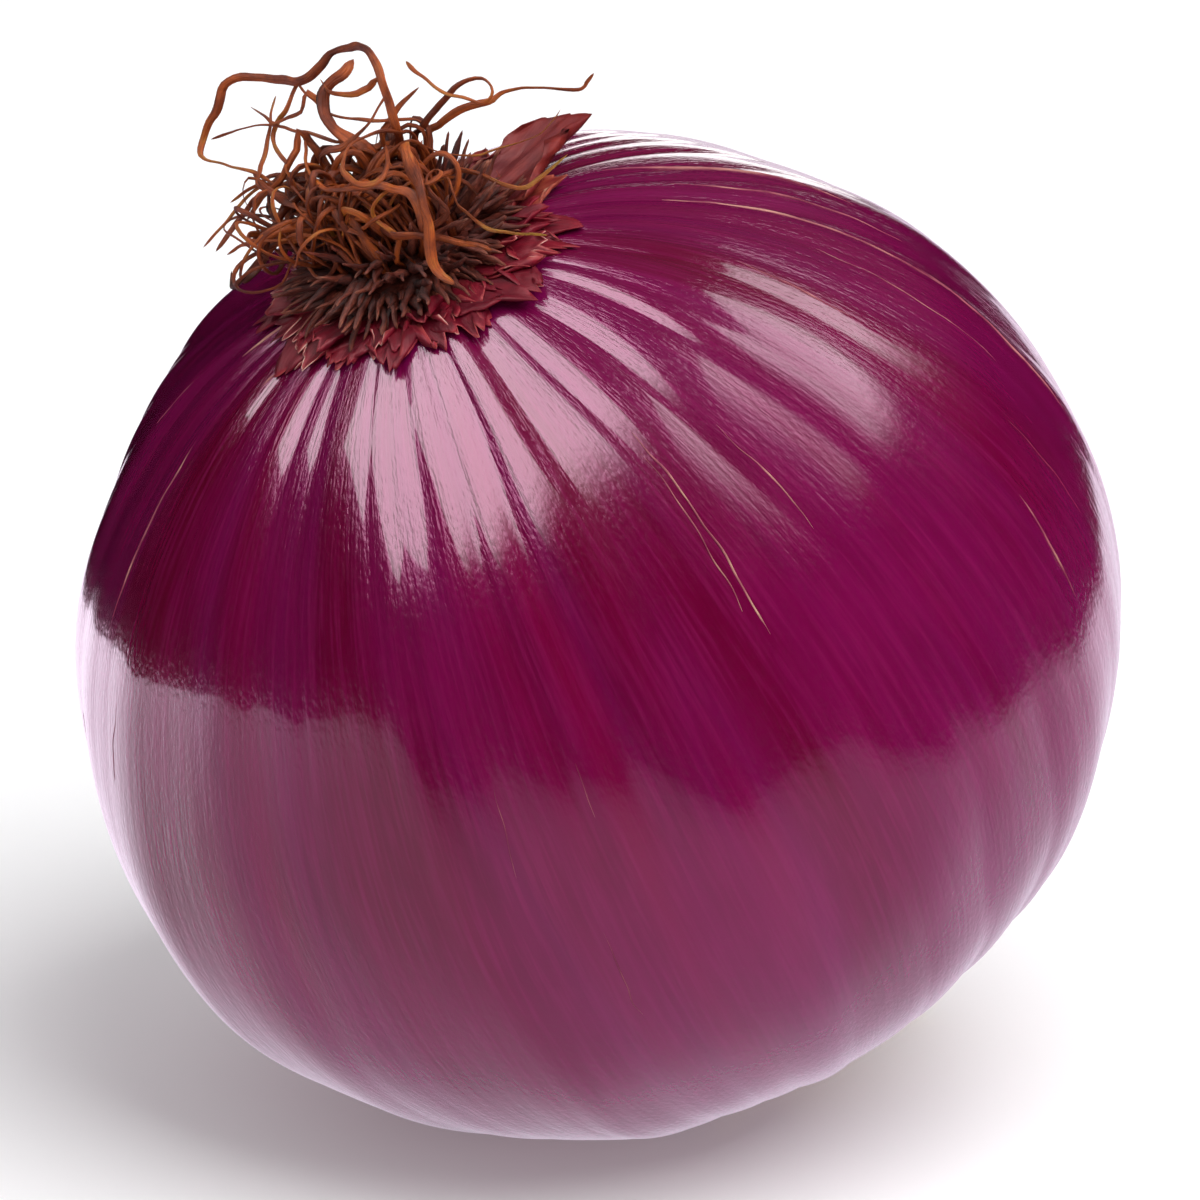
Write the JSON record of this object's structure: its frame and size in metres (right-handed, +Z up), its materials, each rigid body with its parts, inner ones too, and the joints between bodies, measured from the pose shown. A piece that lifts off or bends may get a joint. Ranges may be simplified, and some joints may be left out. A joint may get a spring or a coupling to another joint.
{
  "type": "red onion",
  "caption": "Whole red onion with a dry root tuft, a ring of torn skin and a short folded dry neck, resting on its shoulder.",
  "frame": {"origin": "centre of the small flat spot on the shoulder that the onion rests on", "axes": "+Z up with the onion resting; the root end leans up towards -X and -Y, and the dry neck lies low towards +X and +Y"},
  "size_m": [0.0797, 0.0789, 0.0848],
  "materials": {
    "skin": "glossy magenta-red onion skin with fine lengthwise fibres",
    "root_plate": "dull dark brown corky plate and root stubs",
    "root_fibre": "dry orange-brown root fibre, satin",
    "torn_skin": "dry papery crimson skin with pale torn edges",
    "neck_skin": "dry papery tan and purple neck skin"
  },
  "bodies": {
    "root": {"basal_plate": "root_plate", "bulb": "skin", "neck": "neck_skin", "neck_sheath_01": "neck_skin", "neck_sheath_02": "neck_skin", "neck_sheath_03": "neck_skin", "root_01": "root_fibre", "root_02": "root_fibre", "root_03": "root_fibre", "root_04": "root_fibre", "root_05": "root_fibre", "root_06": "root_fibre", "root_07": "root_fibre", "root_08": "root_fibre", "root_09": "root_fibre", "root_10": "root_fibre", "root_11": "root_fibre", "root_12": "root_fibre", "root_13": "root_fibre", "root_14": "root_fibre", "root_15": "root_fibre", "root_16": "root_fibre", "root_17": "root_fibre", "root_18": "root_fibre", "root_19": "root_fibre", "root_20": "root_fibre", "root_21": "root_fibre", "root_22": "root_fibre", "root_23": "root_fibre", "root_24": "root_fibre", "root_25": "root_fibre", "root_26": "root_fibre", "root_27": "root_fibre", "root_28": "root_fibre", "skin_flake_01": "torn_skin", "skin_flake_02": "torn_skin", "skin_flake_03": "torn_skin", "skin_flake_04": "torn_skin", "skin_flake_05": "torn_skin", "skin_flake_06": "torn_skin", "skin_flake_07": "torn_skin", "skin_flake_08": "torn_skin", "skin_flake_09": "torn_skin", "skin_flake_10": "torn_skin", "skin_flake_11": "torn_skin", "skin_flake_12": "torn_skin", "skin_flake_13": "torn_skin", "skin_flake_14": "torn_skin", "skin_flake_15": "torn_skin"}
  },
  "joints": []
}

◇ ◇ ◇ ◇ ◇

### Stated exercise:
Find the lines above that contain the word "materials" and collect them.

### Exercise output:
Write the JSON record of this object's structure: its frame and size in metres (right-handed, +Z up), its materials, each rigid body with its parts, inner ones too, and the joints between bodies, measured from the pose shown. A piece that lifts off or bends may get a joint. Ranges may be simplified, and some joints may be left out. A joint may get a spring or a coupling to another joint.
  "materials": {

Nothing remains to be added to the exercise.